Rainbow is multi-task benchmark for common-sense reasoning that uses different existing QA datasets: aNLI, Cosmos QA, HellaSWAG. Physical IQa, Social IQa, WinoGrande.
Action-Based Conversations Dataset (ABCD) is a goal-oriented dialogue fully-labeled dataset with over 10K human-to-human dialogues containing 55 distinct user intents requiring unique sequences of actions constrained by policies to achieve task success. The dataset is proposed to study customer service dialogue systems in more realistic settings.
XFORMAL is a multilingual formal style transfer benchmark of multiple formal reformulations of informal text in Brazilian Portuguese, French, and Italian.
e-ViL is a benchmark for explainable vision-language tasks. e-ViL spans across three datasets of human-written NLEs (natural language explanations), and provides a unified evaluation framework that is designed to be re-usable for future works.
OpenMEVA is a benchmark for evaluating open-ended story generation metrics.
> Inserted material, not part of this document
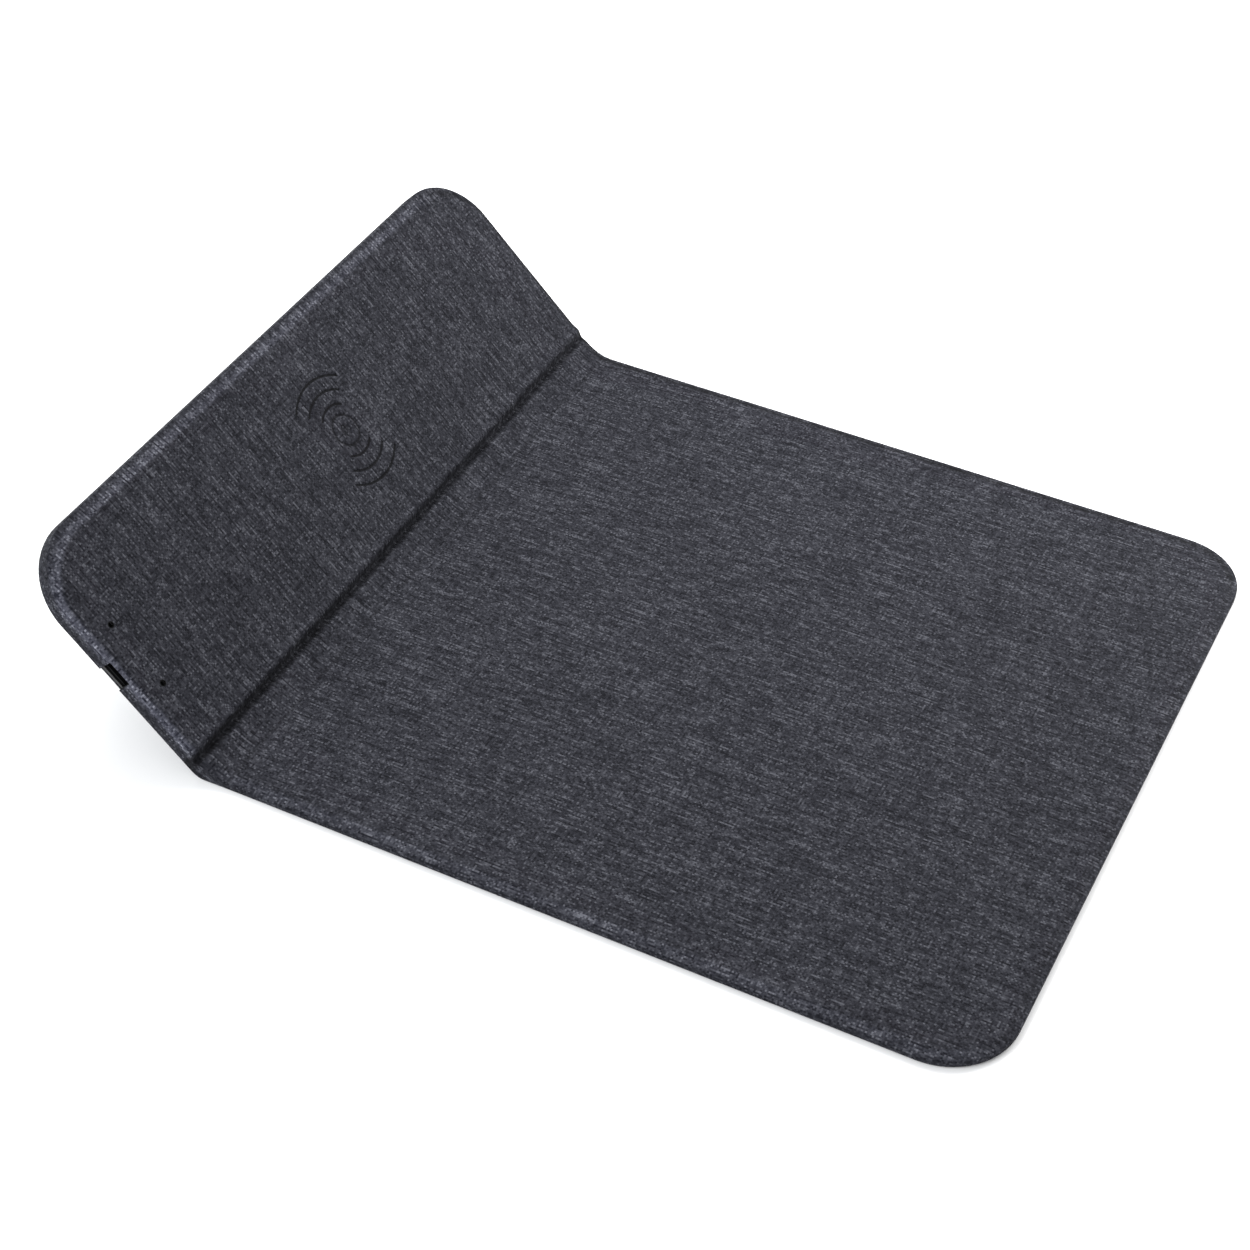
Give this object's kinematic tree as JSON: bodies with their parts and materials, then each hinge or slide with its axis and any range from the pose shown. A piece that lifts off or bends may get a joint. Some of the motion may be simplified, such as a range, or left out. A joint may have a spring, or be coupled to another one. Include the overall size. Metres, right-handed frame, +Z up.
{
  "type": "wireless charging mouse mat",
  "caption": "Cloth-covered mouse mat with a fold-up wireless charging panel along one end and a micro power port in the panel's side.",
  "frame": {"origin": "middle of the mat's underside, which lies on the table", "axes": "+Z up; +X from the fold to the mat's free end; +Y along the fold, away from the side with the port"},
  "size_m": [0.2525, 0.2006, 0.0511],
  "materials": {
    "heather_cloth": "woven, charcoal with lighter slubs",
    "foam": "fine closed cells",
    "fibre_board": "pressed fibre",
    "rubber_backing": "fine grain, matt",
    "black_plastic": "moulded, fine texture",
    "copper": "enamelled copper strand",
    "adhesive_film": "translucent film",
    "ferrite": "pressed ferrite",
    "sensor_glaze": "dipped bead",
    "solder_mask": "green solder mask",
    "chip_black": "moulded epoxy",
    "ceramic": "fired ceramic",
    "port_steel": "plated sheet",
    "contact_gold": "gold plated",
    "led_lens": "cast resin",
    "clear_guide": "clear acrylic"
  },
  "bodies": {
    "mat": {"mat_cover": "heather_cloth", "mat_foam": "foam", "mat_board": "fibre_board", "mat_base": "rubber_backing", "fold_cover": "heather_cloth", "fold_foam": "foam", "fold_backing": "rubber_backing"},
    "panel": {"panel_cover": "heather_cloth", "panel_foam": "foam", "front_plate": "black_plastic", "rear_tray": "black_plastic", "panel_backing": "rubber_backing", "coil_winding": "copper", "coil_leads": "copper", "coil_adhesive": "adhesive_film", "ferrite_shield": "ferrite", "thermistor": "sensor_glaze", "circuit_board": "solder_mask", "control_chip": "chip_black", "bridge_transistors": "chip_black", "resonance_capacitors": "ceramic", "power_inductor": "ferrite", "filter_capacitors": "ceramic", "resistors": "chip_black", "usb_shell": "port_steel", "usb_tongue": "black_plastic", "usb_contacts": "contact_gold", "status_leds": "led_lens", "light_guides": "clear_guide"}
  },
  "joints": [
    {"name": "panel_fold", "type": "hinge", "parent": "mat", "child": "panel", "pos_m": [-0.1014, 0, 0.0047], "axis": [0, 1, 0], "range_deg": [-44.6, 135.4], "deforming": ["fold_cover", "fold_foam", "fold_backing"]}
  ]
}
OpenMEVA provides a comprehensive test suite to assess the capabilities of metrics, including (a) the correlation with human judgments, (b) the generalization to different model outputs and datasets, (c) the ability to judge story coherence, and (d) the robustness to perturbations. To this end, OpenMEVA includes both manually annotated stories and auto-constructed test examples.
Chinese Medical Named Entity Recognition, a dataset first released in CHIP20204, is used for CMeEE task. Given a pre-defined schema, the task is to identify and extract entities from the given sentence and classify them into nine categories: disease, clinical manifestations, drugs, medical equipment, medical procedures, body, medical examinations, microorganisms, and department.
PointQA is a set of datasets for Visual Question Datasets (VQA) that require a pointer to an object in the image to be answered correctly. The different datasets are: PointQA-Local, PointQA-LookTwice and PointQA-General.
ReaSCAN is a synthetic navigation task that requires models to reason about surroundings over syntactically difficult languages.